■ Recorded data ■
● ● ●
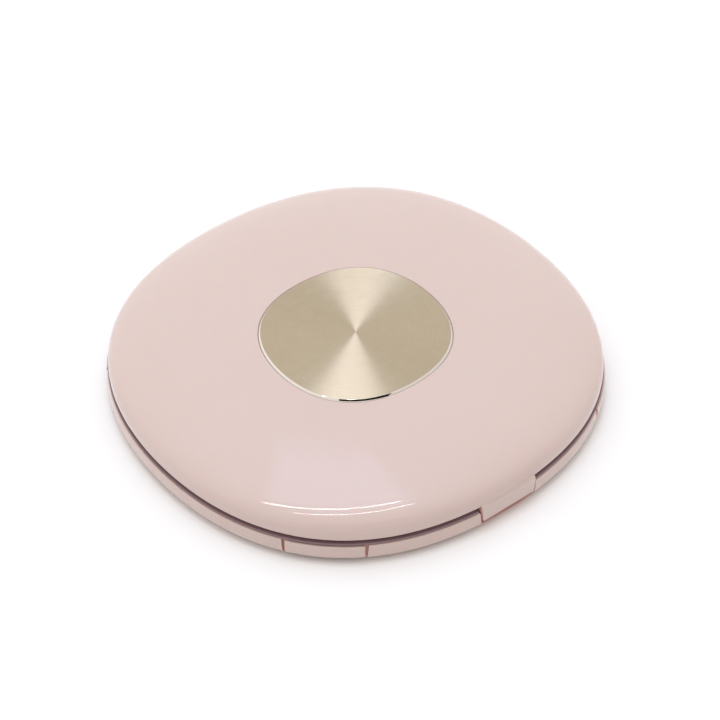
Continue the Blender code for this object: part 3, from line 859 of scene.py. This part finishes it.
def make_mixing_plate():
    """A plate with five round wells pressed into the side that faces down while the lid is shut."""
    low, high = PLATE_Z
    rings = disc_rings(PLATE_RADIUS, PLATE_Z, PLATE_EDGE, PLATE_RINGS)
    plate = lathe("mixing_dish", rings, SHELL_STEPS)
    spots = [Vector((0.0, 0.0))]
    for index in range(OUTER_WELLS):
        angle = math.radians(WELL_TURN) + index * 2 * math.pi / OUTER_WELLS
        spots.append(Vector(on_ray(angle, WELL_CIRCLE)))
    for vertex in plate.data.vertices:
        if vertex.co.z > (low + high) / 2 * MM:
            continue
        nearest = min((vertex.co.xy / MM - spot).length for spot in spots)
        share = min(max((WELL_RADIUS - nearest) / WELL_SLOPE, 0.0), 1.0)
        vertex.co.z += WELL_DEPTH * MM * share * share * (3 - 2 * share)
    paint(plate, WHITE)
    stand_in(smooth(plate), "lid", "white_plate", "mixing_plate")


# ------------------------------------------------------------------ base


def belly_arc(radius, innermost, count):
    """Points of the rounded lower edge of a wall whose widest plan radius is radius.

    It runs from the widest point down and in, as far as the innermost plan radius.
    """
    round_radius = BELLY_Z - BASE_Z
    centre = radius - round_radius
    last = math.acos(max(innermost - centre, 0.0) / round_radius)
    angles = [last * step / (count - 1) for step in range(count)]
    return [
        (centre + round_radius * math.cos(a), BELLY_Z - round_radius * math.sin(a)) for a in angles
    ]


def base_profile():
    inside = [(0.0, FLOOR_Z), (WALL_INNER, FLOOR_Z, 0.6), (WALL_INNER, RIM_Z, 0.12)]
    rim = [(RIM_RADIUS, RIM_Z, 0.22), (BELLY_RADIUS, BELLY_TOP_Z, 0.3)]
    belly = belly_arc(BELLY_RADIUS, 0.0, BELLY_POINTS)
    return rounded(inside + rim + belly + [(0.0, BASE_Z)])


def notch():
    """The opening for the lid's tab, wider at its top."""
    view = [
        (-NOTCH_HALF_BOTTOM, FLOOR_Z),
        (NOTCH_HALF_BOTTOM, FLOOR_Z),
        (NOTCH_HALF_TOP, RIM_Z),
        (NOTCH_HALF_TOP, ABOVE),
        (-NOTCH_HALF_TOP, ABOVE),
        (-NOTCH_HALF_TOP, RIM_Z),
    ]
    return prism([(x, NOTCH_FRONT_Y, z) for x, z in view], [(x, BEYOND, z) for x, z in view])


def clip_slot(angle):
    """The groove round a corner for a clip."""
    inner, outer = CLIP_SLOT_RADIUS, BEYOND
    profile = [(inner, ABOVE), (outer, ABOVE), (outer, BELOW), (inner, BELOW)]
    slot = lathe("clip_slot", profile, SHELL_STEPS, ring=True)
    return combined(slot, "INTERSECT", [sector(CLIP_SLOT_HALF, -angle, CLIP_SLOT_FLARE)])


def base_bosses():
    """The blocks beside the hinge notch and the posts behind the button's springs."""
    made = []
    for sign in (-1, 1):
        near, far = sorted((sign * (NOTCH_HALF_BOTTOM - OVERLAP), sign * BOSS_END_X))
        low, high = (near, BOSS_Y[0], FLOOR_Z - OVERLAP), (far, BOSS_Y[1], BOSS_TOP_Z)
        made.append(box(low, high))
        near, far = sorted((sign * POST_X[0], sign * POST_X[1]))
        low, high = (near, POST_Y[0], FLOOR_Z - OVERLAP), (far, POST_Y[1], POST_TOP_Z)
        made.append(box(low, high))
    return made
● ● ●
■ Given request ■
Repeat every line of the material exactly as given.

■ Finished exercise ■
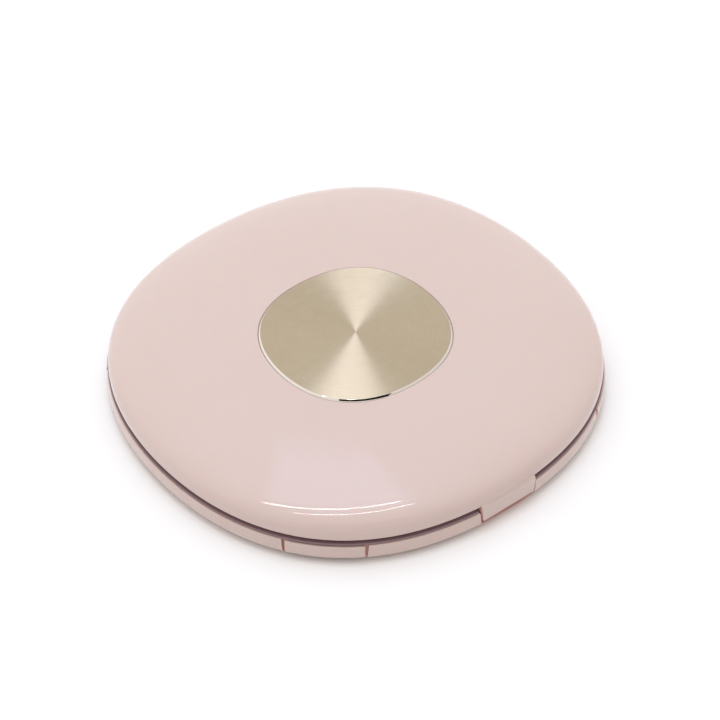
Continue the Blender code for this object: part 3, from line 859 of scene.py. This part finishes it.
def make_mixing_plate():
    """A plate with five round wells pressed into the side that faces down while the lid is shut."""
    low, high = PLATE_Z
    rings = disc_rings(PLATE_RADIUS, PLATE_Z, PLATE_EDGE, PLATE_RINGS)
    plate = lathe("mixing_dish", rings, SHELL_STEPS)
    spots = [Vector((0.0, 0.0))]
    for index in range(OUTER_WELLS):
        angle = math.radians(WELL_TURN) + index * 2 * math.pi / OUTER_WELLS
        spots.append(Vector(on_ray(angle, WELL_CIRCLE)))
    for vertex in plate.data.vertices:
        if vertex.co.z > (low + high) / 2 * MM:
            continue
        nearest = min((vertex.co.xy / MM - spot).length for spot in spots)
        share = min(max((WELL_RADIUS - nearest) / WELL_SLOPE, 0.0), 1.0)
        vertex.co.z += WELL_DEPTH * MM * share * share * (3 - 2 * share)
    paint(plate, WHITE)
    stand_in(smooth(plate), "lid", "white_plate", "mixing_plate")


# ------------------------------------------------------------------ base


def belly_arc(radius, innermost, count):
    """Points of the rounded lower edge of a wall whose widest plan radius is radius.

    It runs from the widest point down and in, as far as the innermost plan radius.
    """
    round_radius = BELLY_Z - BASE_Z
    centre = radius - round_radius
    last = math.acos(max(innermost - centre, 0.0) / round_radius)
    angles = [last * step / (count - 1) for step in range(count)]
    return [
        (centre + round_radius * math.cos(a), BELLY_Z - round_radius * math.sin(a)) for a in angles
    ]


def base_profile():
    inside = [(0.0, FLOOR_Z), (WALL_INNER, FLOOR_Z, 0.6), (WALL_INNER, RIM_Z, 0.12)]
    rim = [(RIM_RADIUS, RIM_Z, 0.22), (BELLY_RADIUS, BELLY_TOP_Z, 0.3)]
    belly = belly_arc(BELLY_RADIUS, 0.0, BELLY_POINTS)
    return rounded(inside + rim + belly + [(0.0, BASE_Z)])


def notch():
    """The opening for the lid's tab, wider at its top."""
    view = [
        (-NOTCH_HALF_BOTTOM, FLOOR_Z),
        (NOTCH_HALF_BOTTOM, FLOOR_Z),
        (NOTCH_HALF_TOP, RIM_Z),
        (NOTCH_HALF_TOP, ABOVE),
        (-NOTCH_HALF_TOP, ABOVE),
        (-NOTCH_HALF_TOP, RIM_Z),
    ]
    return prism([(x, NOTCH_FRONT_Y, z) for x, z in view], [(x, BEYOND, z) for x, z in view])


def clip_slot(angle):
    """The groove round a corner for a clip."""
    inner, outer = CLIP_SLOT_RADIUS, BEYOND
    profile = [(inner, ABOVE), (outer, ABOVE), (outer, BELOW), (inner, BELOW)]
    slot = lathe("clip_slot", profile, SHELL_STEPS, ring=True)
    return combined(slot, "INTERSECT", [sector(CLIP_SLOT_HALF, -angle, CLIP_SLOT_FLARE)])


def base_bosses():
    """The blocks beside the hinge notch and the posts behind the button's springs."""
    made = []
    for sign in (-1, 1):
        near, far = sorted((sign * (NOTCH_HALF_BOTTOM - OVERLAP), sign * BOSS_END_X))
        low, high = (near, BOSS_Y[0], FLOOR_Z - OVERLAP), (far, BOSS_Y[1], BOSS_TOP_Z)
        made.append(box(low, high))
        near, far = sorted((sign * POST_X[0], sign * POST_X[1]))
        low, high = (near, POST_Y[0], FLOOR_Z - OVERLAP), (far, POST_Y[1], POST_TOP_Z)
        made.append(box(low, high))
    return made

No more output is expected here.